• Exercise objective:
Print verbatim the opening line of the material and every subsequent line through the one containing "WHEEL_HOLE_GROW = 43.0".

• Dataset excerpt:
----------------
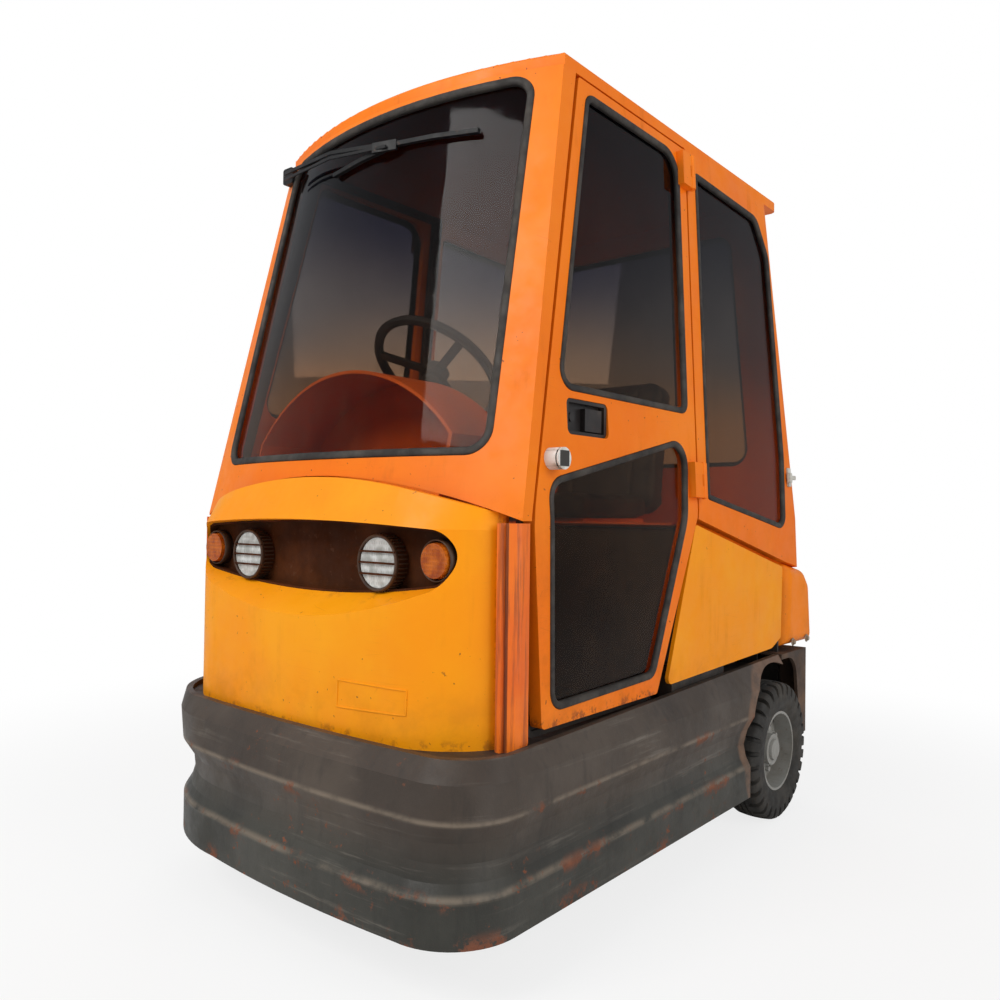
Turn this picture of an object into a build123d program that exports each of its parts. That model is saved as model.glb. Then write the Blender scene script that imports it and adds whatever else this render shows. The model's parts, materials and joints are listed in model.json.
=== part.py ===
from build123d import *
import os
from math import cos, radians, sin

# Electric tow tractor with a closed cab. Millimetres, front towards -Y, left side towards +X,
# ground at Z = 0. Left and right are the driver's.

os.makedirs("parts", exist_ok=True)

# Cab body: plan at the belt line and at the roof
BELT_Z = 905.0
ROOF_TOP_Z = 1950.0
BELT_HALF_WIDTH = 557.0
ROOF_HALF_WIDTH = 487.5
BELT_CORNER_Y = -690.0
ROOF_CORNER_Y = -467.0
BELT_FRONT_Y = -785.0
ROOF_FRONT_Y = -565.0
BELT_REAR_Y = 782.0
ROOF_REAR_Y = 667.0
REAR_CORNER_R = 45.0
TIGHTEST_R = 4.0
CAB_WALL = 30.0
ROOF_PLATE = 31.0
ROOF_EAVE = 75.0
PANEL_GAP = 8.0
RUN_GAP = 5.5
SEAT_GAP = 0.3
JAMB_LAP = 16.0
JAMB_LIP = 14.0
JAMB_THICK = 14.0
WELD_GAP = 0.05

# Deck and sill
DECK_TOP_Z = 440.0
DECK_PLATE = 10.0
NOSE_ARCH_SIDE_Z = 897.0
NOSE_ARCH_TOP_Z = 995.0

# Windows
GLASS_DEPTH = 9.0
GLASS_THICK = 6.0

# Bumper skirt
SKIRT_WALL = 16.0
SKIRT_REAR_Y = 610.0
SKIRT_TOP_FRONT_Z = 447.0
SKIRT_TOP_REAR_Z = 489.0
ARCH_R = 228.0
ARCH_CENTRE_Z = 238.0
WHEEL_HOLE_GROW = 43.0

# Wheels and axles
TYRE_R = 205.0
TYRE_WIDTH = 110.0
RIM_R = 117.0
RIM_WALL = 7.0
HUB_R = 46.0
SPINDLE_R = 20.0
SPINDLE_FIT = 0.08
REAR_AXLE_Y = 530.0
REAR_WHEEL_X = 547.0
FRONT_AXLE_Y = -500.0
FRONT_WHEEL_X = 395.0
KINGPIN_X = 310.0
KINGPIN_R = 14.0
KNUCKLE_HEIGHT = 96.0
FORK_PLATE = 20.0
STEER_ARM = 110.0
TIE_ROD_R = 9.0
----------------
• Expected answer:
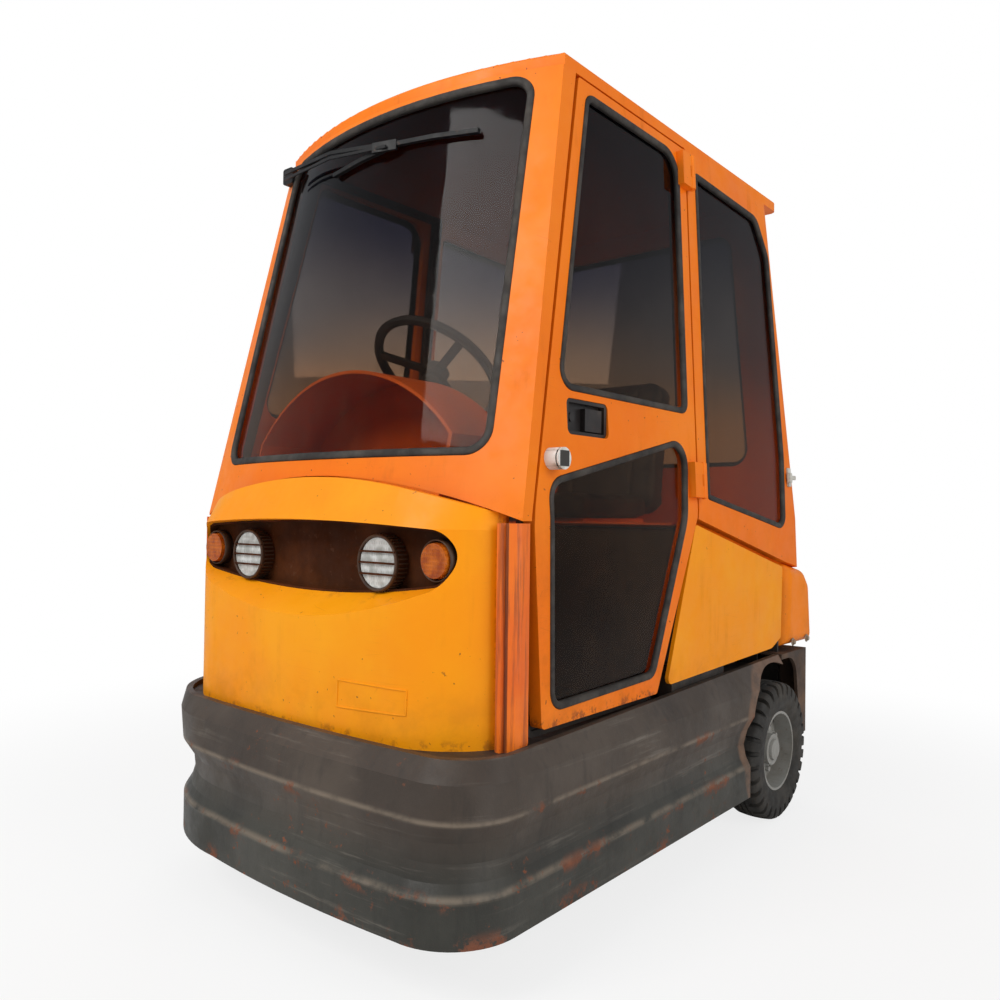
Turn this picture of an object into a build123d program that exports each of its parts. That model is saved as model.glb. Then write the Blender scene script that imports it and adds whatever else this render shows. The model's parts, materials and joints are listed in model.json.
=== part.py ===
from build123d import *
import os
from math import cos, radians, sin

# Electric tow tractor with a closed cab. Millimetres, front towards -Y, left side towards +X,
# ground at Z = 0. Left and right are the driver's.

os.makedirs("parts", exist_ok=True)

# Cab body: plan at the belt line and at the roof
BELT_Z = 905.0
ROOF_TOP_Z = 1950.0
BELT_HALF_WIDTH = 557.0
ROOF_HALF_WIDTH = 487.5
BELT_CORNER_Y = -690.0
ROOF_CORNER_Y = -467.0
BELT_FRONT_Y = -785.0
ROOF_FRONT_Y = -565.0
BELT_REAR_Y = 782.0
ROOF_REAR_Y = 667.0
REAR_CORNER_R = 45.0
TIGHTEST_R = 4.0
CAB_WALL = 30.0
ROOF_PLATE = 31.0
ROOF_EAVE = 75.0
PANEL_GAP = 8.0
RUN_GAP = 5.5
SEAT_GAP = 0.3
JAMB_LAP = 16.0
JAMB_LIP = 14.0
JAMB_THICK = 14.0
WELD_GAP = 0.05

# Deck and sill
DECK_TOP_Z = 440.0
DECK_PLATE = 10.0
NOSE_ARCH_SIDE_Z = 897.0
NOSE_ARCH_TOP_Z = 995.0

# Windows
GLASS_DEPTH = 9.0
GLASS_THICK = 6.0

# Bumper skirt
SKIRT_WALL = 16.0
SKIRT_REAR_Y = 610.0
SKIRT_TOP_FRONT_Z = 447.0
SKIRT_TOP_REAR_Z = 489.0
ARCH_R = 228.0
ARCH_CENTRE_Z = 238.0
WHEEL_HOLE_GROW = 43.0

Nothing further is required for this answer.